Десять километров блужданий. Усталость. Тундролесье переходит в мохнатую еловую тайгу. Овраги углубляются, каменные завалы повсюду, комары злые. К заболоченным полянам страшно приближаться, ноги засасывает таящаяся под травяным покровом жижа.
Чтобы нащупать проходимый путь, надо рыскать. Глаза отмечают следы лосей и старые охотничьи бивуаки. Кульминация похода — такая, какой она должна быть для всей полноты ощущений, а экстаз от вида знакомой теряющейся тропки в сторону тракта «Кола» не передается всеми буквами алфавита. Признаюсь, я поцеловал тропу.
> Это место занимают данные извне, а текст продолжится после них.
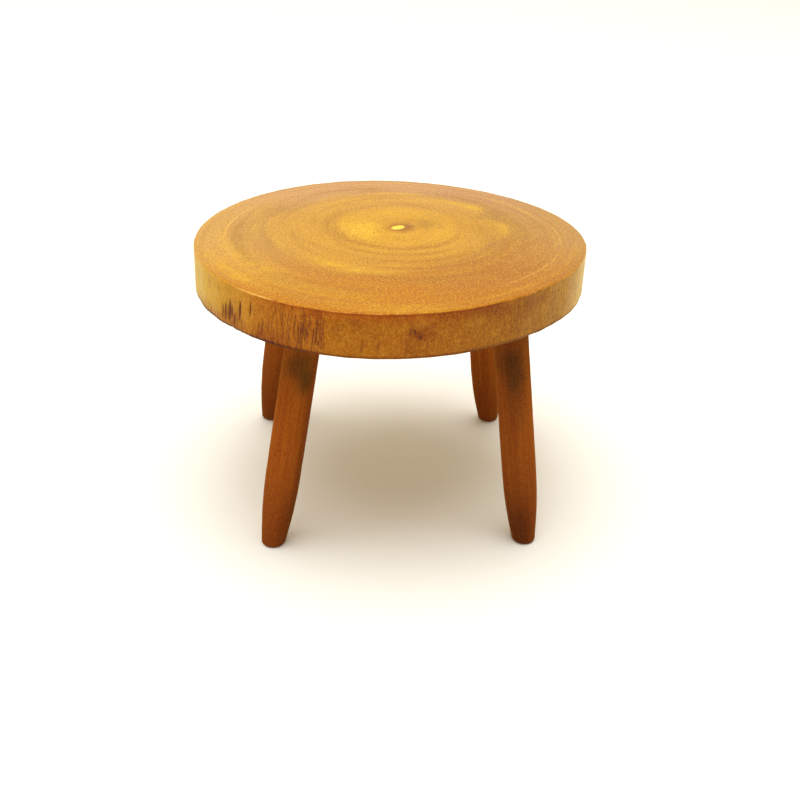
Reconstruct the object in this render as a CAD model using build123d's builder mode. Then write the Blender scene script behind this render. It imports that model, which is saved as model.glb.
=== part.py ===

Почувствовав под ногами тропу, Ольга ужинает и уносится вперед — ее усталость снимает как рукой. Я еле поспеваю. Рельеф — умеренно ровный. Тайга часто расступается перед миром оставленных ледником камней и одиноко стоящих в их обрамлении мертвых и серых сосен. И вновь смыкается над головой. Возникают исполинские многовековые ели, под их кроной легко расположиться десяти туристам. Тропа растворяется в болотах и водяных линзах и находится заново. Часто надо обламывать ветки, заграждающие путь, а березы окатывают дождями из капель. Рутина.
При всей красоте пейзажей последние часы маршрута утомляют. Мы спешим успеть на крайний автобус «Шонгуй — Мурманск». Темп шагов Оли уводит ее далеко вперед, она теряется из виду. И заходит на ответвление с тропы к очередному озеру. «К очень красивому озеру», — признается потом девушка. Я же думаю, что Ольга уже у шоссе. Вот последнее болото. Шумит трасса. Автобус. Никого нет. Иду искать. Порозовевшая девушка выходит из чащи… В финале у нас — безуспешный автостоп, километры по обочине и чудесная встреча с последним автобусом из поселка Кильдинстрой. Кондуктор в шоке от нашей великой прогулки, а мы мечтаем о горячем душе.